Drama um Drama um Drama
Vorkenntnisse braucht es nicht, um bei China Girl voll einzusteigen. Die meisten wichtigen Punkte werden frühzeitig geklärt. Lediglich eine erneute Begegnung von Robin und Al Parker bleibt ohne große Resonanz, sofern man die erste Staffel nicht gesehen hat. Aber man wird auch so mehr als genug zu tun haben bei dem, was Campion in die sechs Episoden gepackt hat. Erneut nimmt der eigentliche Krimi nur einen Teil der Serie in Anspruch. Dafür gibt es zwischenmenschliche Dramen im Überfluss. Robin, die sich doch noch an ihre Tochter wendet, das Ergebnis einer Massenvergewaltigung. Jane, die jetzt eine lesbische Beziehung führt. Die ganzen Streitigkeiten im Hause Edwards. Ach ja, Prostitution mit asiatischen Einwanderinnen gibt es auch noch.
Campions Herz schlug schon immer für ihre weiblichen Figuren. Es tut es auch diesmal, wenn sie die unterschiedlichsten Formen der zwischenmenschlichen Beziehungen beleuchtet – zwischen Selbstbehauptung und Ausbeutung. Die Männer kommen durch die Bank weg nicht besonders gut weg. Am besten erwischt es noch Pyke, der irgendwie gar nichts macht und für seine Passivität höchstens belächelt wird. Am anderen Ende: Marys mehr als doppelt so alter Freund, der sich als intellektueller Feminist darstellt, während er gleichzeitig ein Bordell leitet.
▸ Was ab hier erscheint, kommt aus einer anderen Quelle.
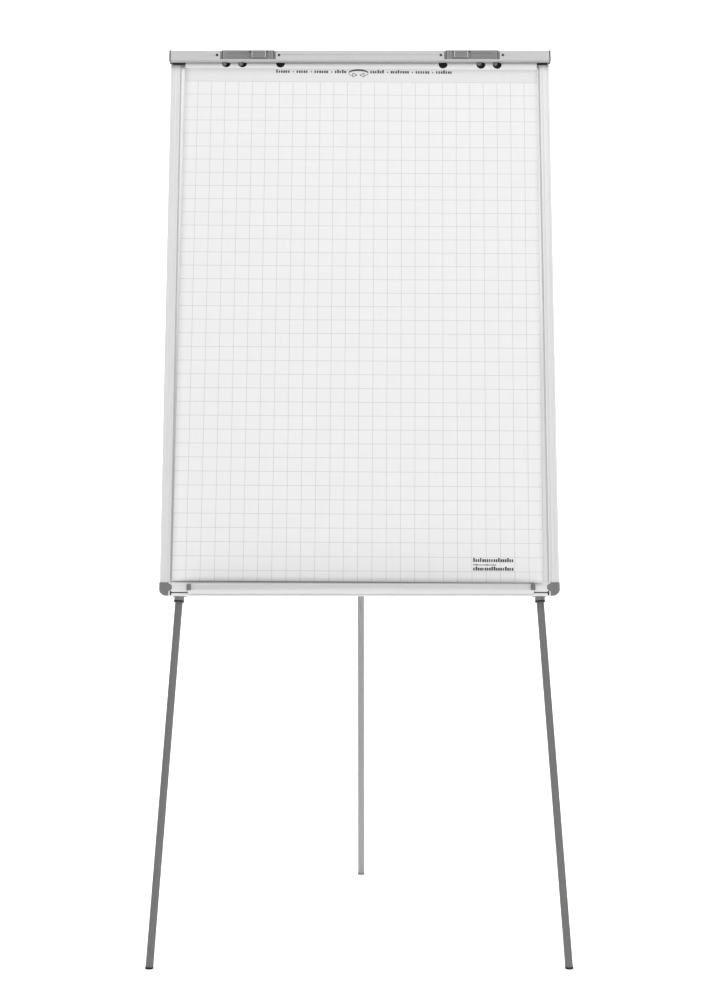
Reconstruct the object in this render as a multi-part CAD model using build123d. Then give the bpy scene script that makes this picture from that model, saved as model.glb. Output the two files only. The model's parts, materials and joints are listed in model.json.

Das ist von dem Schweden David Dencik (Men & Chicken) auf eine so unfassbar wunderbar widerliche Weise dargestellt, dass man sich vom bloßen Zuschauen her schon schmutzig fühlt.
Viele große Schauspieler, viel zu tun
Darstellerisch ist an der Serie dann auch nichts auszusetzen, erneut versammelt Campion ein immens begabtes Ensemble um sich – darunter ihre eigene Tochter Alice Englert (In Fear, Jonathan Strange & Mr. Norrell). Das Problem ist vielmehr die Geschichte selbst. Vieles davon besteht aus Zufälligkeiten der unangenehmsten Art. Dass jeder hier sein Päckchen zu tragen hat, geht prinzipiell in Ordnung, ist in der Summe aber so viel, dass China Girl viel zu nahe an Seifenopern kommt, in denen ohne Rücksicht auf Verluste Dramen über Dramen eingeprügelt werden. Das führt irgendwann so weit, dass Spannung und Anteilnahme deutlich sinken, dafür die Stirn kaum noch aus dem Runzeln herausfindet. Dabei finden sich viele tatsächlich interessante Themen und Motive in der Serie wieder, die es gelohnt hätte, weiter auszubreiten. Und an Überraschungen mangelt es ja ohnehin nicht, bis zum verstörenden FInale. Campion gibt dem Ganzen aber zu wenig Raum zur Entfaltung und verliert dabei leider die Balance aus dem Blick.